# Have you seen this faucet



## 130 PLUMBER (Oct 22, 2009)

The faucet is a BKR faucet but for some reason i can't seem to have any luck or have any clue on how to purchase parts for it. I called all the supply houses around the Chicagoland area and no one Has even heard of BKR!!:furious::furious:


----------



## Titan Plumbing (Oct 8, 2009)

Seen lots of BK faucets, but never a BKR. It may be an offshoot of BK.


----------



## 130 PLUMBER (Oct 22, 2009)

I also google it with NO LUCK:no: Looks like some one might be getting a new Chicago faucet!!!!:yes:


----------



## rocksteady (Oct 8, 2008)

Got a picture of the cartridge/stem?








Paul


----------



## 130 PLUMBER (Oct 22, 2009)

Paul, if you go to my facebook page you could see the cartridge. I just don't have time at the moment to down load it to photobucket ect..:no:


----------



## easttexasplumb (Oct 13, 2010)

Going out on a limb here...B&K restaurant? 

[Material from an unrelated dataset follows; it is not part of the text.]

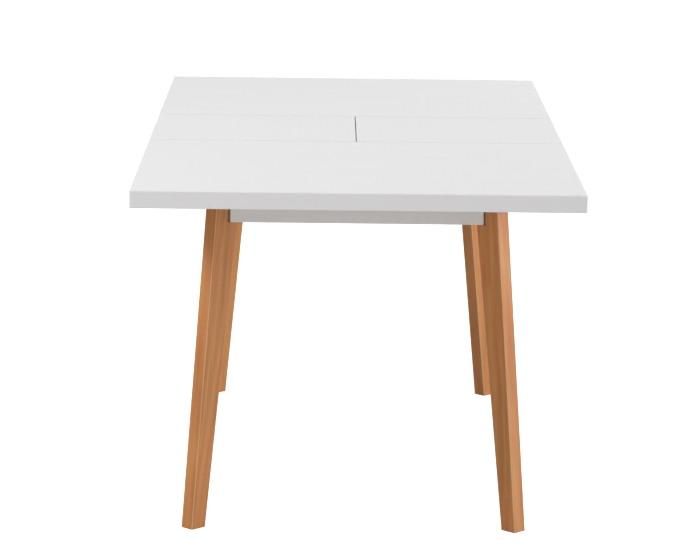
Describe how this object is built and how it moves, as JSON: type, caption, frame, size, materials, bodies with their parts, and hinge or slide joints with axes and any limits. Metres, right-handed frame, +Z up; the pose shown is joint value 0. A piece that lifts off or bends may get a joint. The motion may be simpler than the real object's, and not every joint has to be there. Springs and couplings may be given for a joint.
{
  "type": "extendable dining table",
  "caption": "Extendable dining table with a white slab top on sliding panels, a folding centre leaf, a pale apron frame and splayed tapering wooden legs.",
  "frame": {"origin": "on the floor, under the middle of the top", "axes": "+X across the table, +Y along its length, +Z up"},
  "size_m": [0.9, 1.8, 0.75],
  "materials": {
    "top_lacquer": "white satin-gloss lacquer on fibreboard",
    "frame_lacquer": "off-white satin lacquer on fibreboard",
    "leg_wood": "honey-brown beech under clear matt lacquer, grain along the leg",
    "inner_wood": "plain sawn pine, unfinished",
    "slide_steel": "zinc-plated strip steel",
    "fastener_steel": "zinc-plated bolts, nuts, screws and hinge barrels",
    "nylon": "natural nylon"
  },
  "bodies": {
    "frame": {"leg_front_left": "leg_wood", "leg_front_right": "leg_wood", "leg_rear_left": "leg_wood", "leg_rear_right": "leg_wood", "corner_block_front_left": "inner_wood", "corner_block_front_right": "inner_wood", "corner_block_rear_left": "inner_wood", "corner_block_rear_right": "inner_wood", "leg_bolts": "fastener_steel", "leg_washers": "fastener_steel", "leg_nuts": "fastener_steel", "apron_front": "frame_lacquer", "apron_rear": "frame_lacquer", "side_rail_left": "frame_lacquer", "side_rail_right": "frame_lacquer", "glide_pads": "nylon", "channel_left": "slide_steel", "channel_right": "slide_steel", "channel_screws": "fastener_steel", "leaf_bearer_front": "slide_steel", "leaf_bearer_rear": "slide_steel"},
    "front_top": {"top_panel_front": "top_lacquer", "batten_front_left": "inner_wood", "batten_front_right": "inner_wood", "slide_bar_front_left": "slide_steel", "slide_bar_front_right": "slide_steel", "batten_screws_front": "fastener_steel", "support_plates_front": "slide_steel", "plate_screws_front": "fastener_steel"},
    "rear_top": {"top_panel_rear": "top_lacquer", "batten_rear_left": "inner_wood", "batten_rear_right": "inner_wood", "slide_bar_rear_left": "slide_steel", "slide_bar_rear_right": "slide_steel", "batten_screws_rear": "fastener_steel", "support_plates_rear": "slide_steel", "plate_screws_rear": "fastener_steel"},
    "leaf_left_half": {"leaf_left": "top_lacquer", "hinge_barrels_left": "fastener_steel"},
    "leaf_right_half": {"leaf_right": "top_lacquer", "hinge_barrels_right": "fastener_steel"}
  },
  "joints": [
    {"name": "front_top_slide", "type": "slide", "parent": "frame", "child": "front_top", "axis": [0, -1, 0], "range_m": [0, 0.03]},
    {"name": "rear_top_slide", "type": "slide", "parent": "frame", "child": "rear_top", "axis": [0, 1, 0], "range_m": [0, 0.03]},
    {"name": "leaf_left_fold", "type": "hinge", "parent": "frame", "child": "leaf_left_half", "pos_m": [-0.0008, 0, 0.75], "axis": [0, 1, 0], "range_deg": [0, 90]},
    {"name": "leaf_right_fold", "type": "hinge", "parent": "frame", "child": "leaf_right_half", "pos_m": [0.0008, 0, 0.75], "axis": [0, -1, 0], "range_deg": [0, 90]}
  ]
}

Supplied by a restaurant equipment supplier.


----------



## PinkPlumber (May 20, 2012)

http://www.ckps.com/products/shopexd.asp?id=1392

Here's a link


----------



## rocksteady (Oct 8, 2008)

130 PLUMBER said:


> Paul, if you go to my facebook page you could see the cartridge. I just don't have time at the moment to down load it to photobucket ect..:no:












It looks very similar to a Kohler cartridge, at least the bottom half. I know some Kohler carts. will fit in other faucets, might be worth a try.







Paul


----------



## 130 PLUMBER (Oct 22, 2009)

rocksteady said:


> It looks very similar to a Kohler cartridge, at least the bottom half. I know some Kohler carts. will fit in other faucets, might be worth a try.
> 
> 
> 
> ...


Kohler won't workAlso thanks for posting the pic for me:thumbup:


----------



## 130 PLUMBER (Oct 22, 2009)

PinkPlumber said:


> http://www.ckps.com/products/shopexd.asp?id=1392
> 
> Here's a link


 
Thanks i'll give them a call tomorrow


----------



## younger-plumber (Sep 12, 2008)

I ran across a bkr faucet today in a smithfields restaurant. Can't find anything online and the link above is not working..any advice?


----------



## mccmech (Jul 6, 2011)

younger-plumber said:


> I ran across a bkr faucet today in a smithfields restaurant. Can't find anything online and the link above is not working..any advice?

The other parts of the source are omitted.